In any event, Saturday morning rolls around and all of the paintable parts are cleaned, taped, and ready to go. All of these parts, both small and large, need to be painted on all four sides. Just as importantly, most are roundish items that don't have any clear corners or edges that can be easily taped to do one side one day, and then retaped to do the other side another day. So to do this effectively, I really need to have 360-degree access to each part independently... not a surprise, as I've been down that road before. Bottom line, they need to be hung and suspended.

The head and the table are large, heavy, and bulky, and cannot be moved around easily. A couple ladders and long dowels work well to hold them solidly and far enough apart that they can be worked on independently.





The smaller assembly parts also need to be hung to make it easier to spray everything in one stage. But they can also be lifted and moved to work on one at a time. They are stashed close together between two stands, and lifted one at a time to another area, sprayed, and replaced in the storage space.

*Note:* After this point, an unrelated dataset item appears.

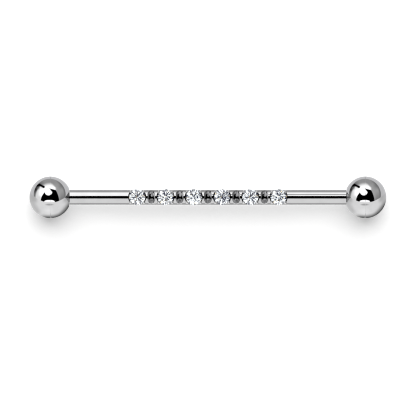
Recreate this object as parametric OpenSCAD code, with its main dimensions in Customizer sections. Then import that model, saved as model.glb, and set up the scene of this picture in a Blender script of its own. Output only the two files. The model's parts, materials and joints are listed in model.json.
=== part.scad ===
// Straight barbell for two piercings through the rim of an ear.
// A polished shank carries six round clear stones in a row along one side, each in
// a sunk round seat with a standing collar and four bead-tipped prongs. A ball
// screws onto the plain post at each end. The barbell lies along X on its two
// balls, with the stones facing up, as their lighter side makes it come to rest.
// All sizes are in millimetres.

/* [Shank] */
// Diameter of the plain shank
shank_d = 1.77; // [1.5:0.01:2]
// Length of the shank between its two shoulders
shank_len = 33.2; // [26:0.1:44]
// How much thicker the jewelled middle is than the plain ends, on the radius
middle_swell = 0.02; // [0.01:0.01:0.06]
// Diameter of the post that a ball screws onto
post_d = 1.2; // [0.9:0.05:1.4]
// Length of the post beyond the shoulder
post_len = 3; // [2:0.1:3.8]
// Chamfer at the tip of the post
post_chamfer = 0.15; // [0.05:0.01:0.3]

/* [Ball ends] */
// Diameter of each ball
ball_d = 5; // [4.6:0.1:8]
// How much wider the flat on a ball is than the shank, on the radius
flat_margin = 0.2; // [0.02:0.01:0.3]
// Gap between a ball's flat and the shank's shoulder
shoulder_gap = 0.04; // [0.02:0.01:0.1]
// Clearance round a post in the hole of its ball, on the radius
post_clearance = 0.04; // [0.02:0.01:0.09]
// How much deeper the hole is than the post reaches
hole_spare = 0.3; // [0.1:0.05:0.6]
// Width of the chamfer at the mouth of the hole
mouth_chamfer = 0.12; // [0.05:0.01:0.2]

/* [Stones] */
// Diameter of each round stone
stone_d = 1.92; // [1.7:0.01:2.1]
// Distance from one stone's middle to the next
stone_pitch = 3.39; // [3.2:0.01:3.9]
// Diameter of a stone's table, corner to corner
table_d = 1.1; // [0.8:0.01:1.3]
// Height of the crown above the girdle
crown_h = 0.29; // [0.2:0.01:0.4]
// Depth of the pavilion below the girdle
pavilion_h = 0.82; // [0.6:0.01:0.95]
// Thickness of the girdle
girdle_t = 0.04; // [0.02:0.01:0.08]
// Height of the girdle's middle above the shank's axis
girdle_height = 0.55; // [0.45:0.01:0.7]
// Angle by which each stone is turned on its own axis past the one on its left
stone_twist = 11; // [0:1:22]

/* [Setting] */
// Diameter of the round seat sunk round each stone
seat_d = 2.18; // [2.1:0.01:2.3]
// How far the seat's ledge lies below the girdle
ledge_drop = 0.05; // [0.03:0.01:0.15]
// Clearance between a stone and the metal that holds it
stone_clearance = 0.025; // [0.01:0.005:0.05]
// Width of the collar left standing round a seat
collar_w = 0.16; // [0.12:0.01:0.35]
// Depth of the groove scooped between two collars
groove_depth = 0.2; // [0.1:0.01:0.35]
// Radius of the scoop across the groove
groove_r = 0.8; // [0.4:0.01:1]
// Angle round the shank, from the stones' side, at which the groove runs out
groove_end = 70; // [60:1:88]

/* [Prongs] */
// Distance of a prong from its stone's middle, along the shank
prong_along = 0.8; // [0.76:0.01:0.86]
// Distance of a prong from its stone's middle, across the shank
prong_across = 0.68; // [0.64:0.01:0.7]
// Diameter of a prong's stem
prong_d = 0.3; // [0.24:0.01:0.32]
// Diameter of the bead at a prong's tip
bead_d = 0.36; // [0.34:0.01:0.4]
// How far a bead's middle lies above the top of the girdle
bead_rise = 0.08; // [0.04:0.01:0.12]
// Height above the shank's axis at which a stem starts, inside the metal
stem_foot = 0.1; // [0:0.01:0.2]

/* [Hidden] */
$fn = 96;

stone_count = 6;
shank_r = shank_d / 2;
crest_r = shank_r + middle_swell;
post_r = post_d / 2;
stone_r = stone_d / 2;
table_r = table_d / 2;
seat_r = seat_d / 2;
girdle_top = girdle_height + girdle_t / 2;
girdle_low = girdle_height - girdle_t / 2;
table_height = girdle_top + crown_h;
culet_height = girdle_low - pavilion_h;
ledge_height = girdle_low - ledge_drop;

// The collar round a seat reaches at least as far out as its prongs do
prong_reach = norm([prong_along, prong_across]) + bead_d / 2;
collar_r = max(seat_r + collar_w, prong_reach);
middle_half = stone_x(stone_count) + collar_r;

// The flat cut on a ball, and where that puts the ball's middle along the shank
flat_r = shank_r + flat_margin;
flat_from_middle = sqrt(pow(ball_d / 2, 2) - flat_r * flat_r);
ball_x = shank_len / 2 + shoulder_gap + flat_from_middle;
hole_r = post_r + post_clearance;
hole_depth = post_len - shoulder_gap + hole_spare;

// The groove's floor is an arc whose middle lies behind the shank's axis, so the
// groove is deepest on the stones' side and runs out towards both edges
floor_height = crest_r - groove_depth;
floor_back = (crest_r * crest_r - floor_height * floor_height)
    / (2 * (floor_height - crest_r * cos(groove_end)));
floor_r = floor_height + floor_back;

// How far cutting tools run past what they cut
over = 1;

// Colours
steel = [0.76, 0.77, 0.79];
clear_stone = [0.88, 0.93, 0.98];

// Place of a stone's middle along the shank, counted from the left
function stone_x(i) = (i - (stone_count + 1) / 2) * stone_pitch;

// A point at a height, at a distance and an angle round a stone's axis
function round_point(r, angle, height) = [r * cos(angle), r * sin(angle), height];

// Lifts what is drawn round the shank's axis to where the two balls hold it
module lying() {
    translate([0, 0, ball_d / 2]) children();
}

// Turns what is drawn along Z so that it lies along X
module along_x() {
    rotate([0, 90, 0]) children();
}

// The turned rod: plain ends, a middle that swells by a hair, shoulders and posts
module turned_rod() {
    half = shank_len / 2;
    tip = half + post_len;
    along_x() rotate_extrude() polygon([
        [0, -tip], [post_r - post_chamfer, -tip], [post_r, post_chamfer - tip], [post_r, -half],
        [shank_r, -half], [shank_r, -middle_half], [crest_r, 0], [shank_r, middle_half],
        [shank_r, half], [post_r, half], [post_r, tip - post_chamfer],
        [post_r - post_chamfer, tip], [0, tip]
    ]);
}

// The space that a stone takes up in the metal, with its clearance
module stone_space() {
    wide = stone_r + stone_clearance;
    rotate_extrude() polygon([
        [0, culet_height - 2 * stone_clearance],
        [wide, girdle_low - stone_clearance],
        [wide, girdle_top + stone_clearance],
        [table_r + stone_clearance, table_height + stone_clearance],
        [0, table_height + stone_clearance]
    ]);
}

// The round seat sunk in the shank down to its ledge, and the cone below it
module seat_cut() {
    translate([0, 0, ledge_height]) cylinder(r = seat_r, h = over);
    stone_space();
}

// The groove between two stones, clear of the collars round their seats
module groove_cut() {
    difference() {
        translate([0, 0, -floor_back]) along_x() rotate_extrude()
            translate([floor_r + groove_r, 0]) circle(r = groove_r);
        for (side = [-1, 1])
            translate([side * stone_pitch / 2, 0, -over])
                cylinder(r = collar_r, h = crest_r + 2 * over);
    }
}

// The four prongs at one stone, notched for its girdle
module prongs() {
    bead_height = girdle_top + bead_rise;
    difference() {
        for (side = [-1, 1], end = [-1, 1])
            translate([end * prong_along, side * prong_across, 0]) {
                translate([0, 0, stem_foot]) cylinder(d = prong_d, h = bead_height - stem_foot);
                translate([0, 0, bead_height]) sphere(d = bead_d);
            }
        stone_space();
    }
}

module bar() {
    color(steel) lying() {
        difference() {
            turned_rod();
            for (i = [1 : stone_count]) translate([stone_x(i), 0, 0]) seat_cut();
            for (i = [1 : stone_count - 1])
                translate([stone_x(i) + stone_pitch / 2, 0, 0]) groove_cut();
        }
        for (i = [1 : stone_count]) translate([stone_x(i), 0, 0]) prongs();
    }
}

// One ball, with its flat and its blind hole facing the middle of the shank
module ball(side) {
    color(steel) translate([side * ball_x, 0, ball_d / 2]) rotate([0, -90 * side, 0])
        difference() {
            sphere(d = ball_d);
            translate([0, 0, flat_from_middle]) cylinder(d = ball_d, h = over);
            translate([0, 0, flat_from_middle - hole_depth])
                cylinder(r = hole_r, h = hole_depth + over);
            translate([0, 0, flat_from_middle - mouth_chamfer])
                cylinder(r1 = hole_r, r2 = hole_r + 2 * mouth_chamfer, h = 2 * mouth_chamfer);
        }
}

module ball_left() { ball(-1); }
module ball_right() { ball(1); }

// One round brilliant: a table, 8 stars, 8 kites and 16 upper facets on the crown,
// a girdle of 16 sides, then 16 lower facets and 8 mains down to the culet
module stone(i) {
    sides = 8;
    step = 360 / sides;
    star_share = 0.5;
    lower_share = 0.24;
    star_r = table_r * cos(step / 2) * (1 - star_share) + stone_r * star_share;
    star_height = girdle_top
        + crown_h * (stone_r - star_r * cos(step / 2)) / (stone_r - table_r);
    lower_r = stone_r * lower_share;
    lower_height = girdle_low - pavilion_h * (1 - lower_share * cos(step / 2));
    points = [
        for (k = [0 : sides - 1]) round_point(table_r, step * k, table_height),
        for (k = [0 : sides - 1]) round_point(star_r, step * (k + 0.5), star_height),
        for (k = [0 : 2 * sides - 1]) round_point(stone_r, step / 2 * k, girdle_top),
        for (k = [0 : 2 * sides - 1]) round_point(stone_r, step / 2 * k, girdle_low),
        for (k = [0 : sides - 1]) round_point(lower_r, step * (k + 0.5), lower_height),
        [0, 0, culet_height]
    ];
    function table(k) = (k + sides) % sides;
    function star(k) = sides + (k + sides) % sides;
    function upper(k) = 2 * sides + k % (2 * sides);
    function lower(k) = 4 * sides + k % (2 * sides);
    function low_star(k) = 6 * sides + (k + sides) % sides;
    culet = 7 * sides;
    faces = concat(
        [[for (k = [sides - 1 : -1 : 0]) table(k)]],
        [for (k = [0 : sides - 1]) [table(k), table(k + 1), star(k)]],
        [for (k = [0 : sides - 1]) [table(k), star(k), upper(2 * k), star(k - 1)]],
        [for (k = [0 : sides - 1], j = [0, 1])
            [star(k), upper(2 * k + j + 1), upper(2 * k + j)]],
        [for (k = [0 : 2 * sides - 1]) [upper(k), upper(k + 1), lower(k + 1), lower(k)]],
        [for (k = [0 : sides - 1], j = [0, 1])
            [low_star(k), lower(2 * k + j), lower(2 * k + j + 1)]],
        [for (k = [0 : sides - 1]) [lower(2 * k), low_star(k), culet, low_star(k - 1)]]
    );
    color(clear_stone) lying() translate([stone_x(i), 0, 0]) rotate([0, 0, (i - 1) * stone_twist])
        polyhedron(points = points, faces = faces);
}

bar();
ball_left();
ball_right();
stone(1);  // stone_1
stone(2);  // stone_2
stone(3);  // stone_3
stone(4);  // stone_4
stone(5);  // stone_5
stone(6);  // stone_6
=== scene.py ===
"""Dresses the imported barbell: polished steel, clear stones, and the studio that it lies in."""

import json
import math

import bmesh
import bpy
from bpy.props import FloatProperty, FloatVectorProperty, IntProperty, PointerProperty
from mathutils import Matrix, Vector


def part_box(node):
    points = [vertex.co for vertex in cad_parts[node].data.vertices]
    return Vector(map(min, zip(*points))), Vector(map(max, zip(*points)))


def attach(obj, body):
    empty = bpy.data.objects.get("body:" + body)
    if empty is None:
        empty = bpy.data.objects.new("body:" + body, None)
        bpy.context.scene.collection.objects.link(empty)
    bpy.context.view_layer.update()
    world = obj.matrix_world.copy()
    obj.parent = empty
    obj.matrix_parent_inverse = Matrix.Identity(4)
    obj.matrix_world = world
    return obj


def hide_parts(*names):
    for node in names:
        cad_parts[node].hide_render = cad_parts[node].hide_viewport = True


bl_info = {
    "name": "Industrial barbell",
    "version": (1, 0, 0),
    "blender": (4, 5, 0),
    "location": "3D View > Sidebar > Barbell",
    "description": "Polished barbell with six set stones, lying in a plain studio",
    "category": "Add Mesh",
}

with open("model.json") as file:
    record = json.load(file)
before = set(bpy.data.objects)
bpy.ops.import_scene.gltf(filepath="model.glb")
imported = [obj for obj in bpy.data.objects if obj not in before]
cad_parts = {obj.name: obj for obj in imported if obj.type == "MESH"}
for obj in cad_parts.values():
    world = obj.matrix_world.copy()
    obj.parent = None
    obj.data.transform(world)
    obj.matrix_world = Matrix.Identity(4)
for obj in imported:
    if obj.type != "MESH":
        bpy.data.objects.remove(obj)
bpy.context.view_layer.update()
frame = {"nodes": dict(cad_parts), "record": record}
MM = 0.001

# Faces that meet at more than this angle keep a sharp edge between them
SHARP = math.radians(25)

# Places taken from the frame: the balls, the plain stretch of shank, the stones
BALL_LOW, BALL_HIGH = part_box("ball_right")
AXIS_HEIGHT = (BALL_LOW.z + BALL_HIGH.z) / 2
BALL_RADIUS = (BALL_HIGH.z - BALL_LOW.z) / 2
BALL_MIDDLE = BALL_HIGH.x - BALL_RADIUS
BAR_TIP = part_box("bar")[1].x
PLAIN = next(m for m in frame["record"]["mounts"] if m["name"] == "wear_right")
PLAIN_HALF = PLAIN["dims"]["length_mm"] * MM / 2
PLAIN_START = PLAIN["pos_m"][0] - PLAIN_HALF
PLAIN_END = PLAIN["pos_m"][0] + PLAIN_HALF
STONE_NODES = sorted(name for name in frame["nodes"] if name.startswith("stone_"))
STONE_BOXES = [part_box(name) for name in STONE_NODES]
STONE_PLACES = [(low.x + high.x) / 2 for low, high in STONE_BOXES]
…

A couple coats of primer on everything.





And three coats of paint. Basically, it's just a round-robin process, one part at a time, and by the time you get through each piece, the first is ready to go again.

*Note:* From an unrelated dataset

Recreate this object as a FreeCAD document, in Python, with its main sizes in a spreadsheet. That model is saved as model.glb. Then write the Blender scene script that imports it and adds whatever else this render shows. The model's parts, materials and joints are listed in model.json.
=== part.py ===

The color again doesn't come through in these outdoor photos, but they are the same Sage Green color as the base from a couple weeks ago. Everything is now done and sitting hanging in the front yard for the next few hours. I'll bring them inside later and let them hang over night. I may work on some of the smaller assemblies tomorrow, but don't plan to touch the head or table for at least 48 hours, which puts me at Monday or Tuesday to do machine assembly. In the mean time, I'm going to work on final clean-up and buffing of the non-painted parts so that everything will be ready to go in a couple days.

The total time for this morning's work was an hour-and-a-half, including setup. Two coats of primer and three coats of paint took exactly, to the minute as it turns out, one hour.